**What this task involves:**
State only the number of lines that include "each".

**Record set:**

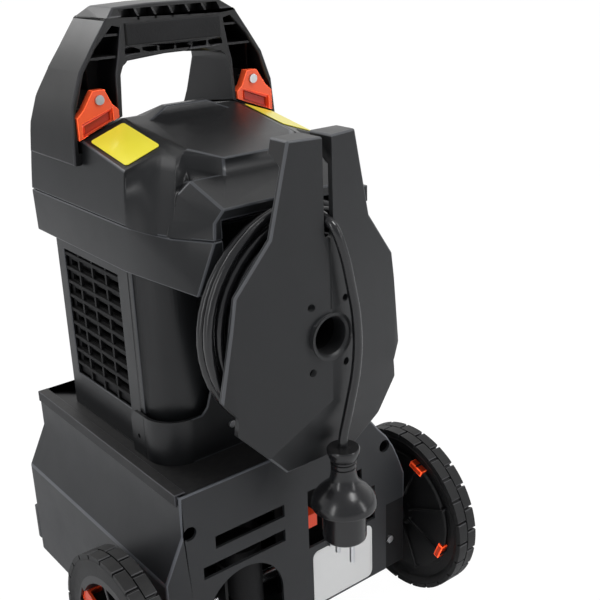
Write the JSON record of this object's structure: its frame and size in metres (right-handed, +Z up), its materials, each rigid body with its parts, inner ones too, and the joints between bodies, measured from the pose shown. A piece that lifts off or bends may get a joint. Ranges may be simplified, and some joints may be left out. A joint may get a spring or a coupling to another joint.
{
  "type": "pressure washer",
  "caption": "Upright cold-water pressure washer with a tower body, cord holder on the rear, bow handle that draws out and transport wheels.",
  "frame": {"origin": "on the ground, under the middle of the machine's bounding box without the cord, its coil and its plug", "axes": "+Z up; the front with the switch faces -Y, the rear with the cord holder faces +Y; +X is the left-hand side for someone facing the rear"},
  "size_m": [0.358, 0.3681, 0.6075],
  "materials": {
    "base_grey": "fine grained moulded plastic",
    "deck_grey": "fine grained moulded plastic",
    "inner_black": "plain moulded plastic",
    "body_black": "fine grained moulded plastic",
    "panel_black": "smooth moulded plastic",
    "plate_grey": "fine grained moulded plastic",
    "handle_black": "satin moulded plastic",
    "grip_grey": "soft moulded grip",
    "rim_black": "moulded plastic",
    "tyre_black": "treaded",
    "rubber_black": "soft",
    "cord_black": "satin sheath",
    "accent_orange": "smooth moulded plastic",
    "latch_orange": "smooth moulded plastic",
    "label_yellow": "plain printed film",
    "dial_white": "plain printed film",
    "plate_silver": "bare satin sheet",
    "steel_zinc": "zinc plated",
    "steel_bright": "ground",
    "motor_metal": "painted",
    "cast_alloy": "as cast",
    "brass_plain": "machined",
    "tank_white": "blow moulded, slightly see-through",
    "tube_clear": "clear tube"
  },
  "bodies": {
    "chassis": {"base_shell": "base_grey", "deck": "deck_grey", "base_rear_ribs": "inner_black", "base_floor": "inner_black", "front_bumper": "body_black", "feet": "rubber_black", "axle": "steel_bright", "axle_brackets": "inner_black", "axle_caps": "steel_zinc", "tower_shell": "body_black", "tower_band": "body_black", "top_cover": "body_black", "rear_collar": "body_black", "side_vents": "inner_black", "front_panel": "panel_black", "panel_dial": "dial_white", "shoulder_labels": "label_yellow", "rating_plate": "plate_silver", "cord_drum": "inner_black", "cord_plate": "plate_grey", "plate_screws": "steel_zinc", "cover_screws": "steel_zinc", "handle_guides": "inner_black", "motor_housing": "motor_metal", "gear_housing": "cast_alloy", "pistons": "steel_bright", "pump_head": "cast_alloy", "pressure_switch": "panel_black", "water_inlet": "brass_plain", "water_outlet": "brass_plain", "inlet_hose": "rubber_black", "outlet_pipe": "steel_bright", "detergent_tank": "tank_white", "suction_tube": "tube_clear", "switch_box": "panel_black", "rear_clip": "accent_orange", "lance_holder": "body_black", "hose_hook": "body_black", "cord_gland": "rubber_black", "cord_coil": "cord_black", "cord_tail": "cord_black", "plug_body": "cord_black", "plug_pins": "steel_zinc"},
    "handle": {"handle_frame": "handle_black", "handle_grip": "grip_grey", "latch_plates": "latch_orange", "latch_screws": "steel_zinc"},
    "latch_left": {"latch_button_left": "latch_orange"},
    "latch_right": {"latch_button_right": "latch_orange"},
    "wheel_left": {"tyre_left": "tyre_black", "rim_left": "rim_black", "hub_inserts_left": "accent_orange"},
    "wheel_right": {"tyre_right": "tyre_black", "rim_right": "rim_black", "hub_inserts_right": "accent_orange"},
    "rotor": {"motor_shaft": "steel_bright", "motor_fan": "inner_black", "wobble_plate": "steel_bright"},
    "switch": {"switch_knob": "accent_orange"},
    "cap": {"tank_cap": "accent_orange"}
  },
  "joints": [
    {"name": "handle_slide", "type": "slide", "parent": "chassis", "child": "handle", "axis": [0, 0, 1], "range_m": [0, 0.15]},
    {"name": "latch_left_press", "type": "slide", "parent": "handle", "child": "latch_left", "axis": [0, -1, 0], "range_m": [0, 0.003], "stiffness_N_per_m": 300},
    {"name": "latch_right_press", "type": "slide", "parent": "handle", "child": "latch_right", "axis": [0, -1, 0], "range_m": [0, 0.003], "stiffness_N_per_m": 300},
    {"name": "wheel_left_spin", "type": "hinge", "parent": "chassis", "child": "wheel_left", "pos_m": [0.1675, 0.0813, 0.088], "axis": [1, 0, 0], "continuous": true},
    {"name": "wheel_right_spin", "type": "hinge", "parent": "chassis", "child": "wheel_right", "pos_m": [-0.1675, 0.0813, 0.088], "axis": [1, 0, 0], "continuous": true},
    {"name": "rotor_spin", "type": "hinge", "parent": "chassis", "child": "rotor", "pos_m": [0, -0.03, 0.3], "axis": [0, 0, 1], "continuous": true},
    {"name": "switch_turn", "type": "hinge", "parent": "chassis", "child": "switch", "pos_m": [0, -0.16, 0.456], "axis": [0, -1, 0], "range_deg": [0, 90]},
    {"name": "cap_turn", "type": "hinge", "parent": "chassis", "child": "cap", "pos_m": [-0.078, -0.142, 0.237], "axis": [0, 0, 1], "range_deg": [0, 90]}
  ]
}
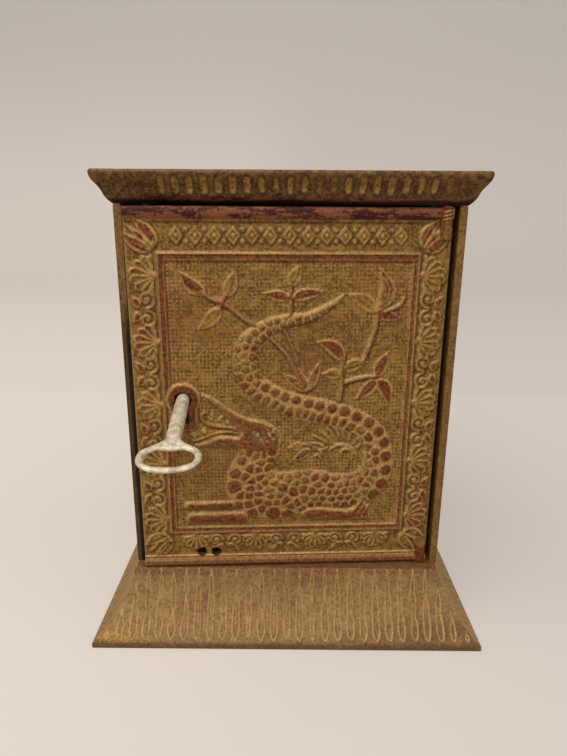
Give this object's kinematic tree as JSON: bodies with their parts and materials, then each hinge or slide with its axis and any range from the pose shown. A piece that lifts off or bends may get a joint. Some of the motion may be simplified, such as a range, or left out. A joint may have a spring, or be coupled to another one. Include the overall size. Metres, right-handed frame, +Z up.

**Written solution:**
2